One of the ideas in nanosyntax surrounds a language item called a “morpheme.” The morpheme was traditionally the smallest element of syntax before nanosyntax posited the sub-morpheme unit of language. A morpheme is any part of a word that has its own meaning, for example, consider the way that the prefix “dis” changes the meaning of a word.
By contrast, nanosyntax theorizes that units of language can be broken down much smaller, into individual sounds or other small units that would not appear to be independently meaningful. The most general definition of this term, though, involves looking at language on a “sub-word” level to see how smaller units of speech can have meaning.
One example of how nanosyntax works is as an alternative to a lexical approach. The lexical approach holds that a language is made up of words that are compiled into a lexicon. Here, words are the important unit of language, where speakers and others build these from the lexicon as needed. The lexical approach can provide a functional method for some linguistic activities, but scientists are questioning it as the most fundamental approach to language.
An idea that goes along with challenging the lexical approach is the idea that language is based on repetition. Linguists understand that a written language needs repetitive symbols in order to be meaningful. This is one way that scientists reveal how units of speech smaller than words do have meaning and do contribute to building a larger syntactical structure.
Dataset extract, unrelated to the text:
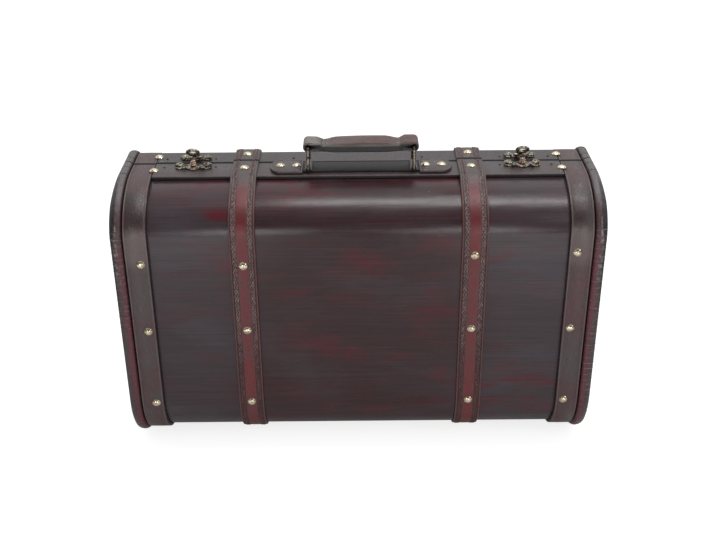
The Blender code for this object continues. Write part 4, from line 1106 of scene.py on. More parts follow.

The idea of breaking down words into smaller units of meaning goes along with many other similar kinds of scientific progress in other fields. For example, in chemistry and related disciplines, looking at organic materials in closer ways reveals more about them. Nanosyntax could do much the same for the field of linguistics, especially as scientists are also looking closer at the way the human brain works and how humans process large syntactical structures in advertising. Advertising research and similar fields could also benefit from a closer knowledge of how smaller units of syntax are used by the human brain.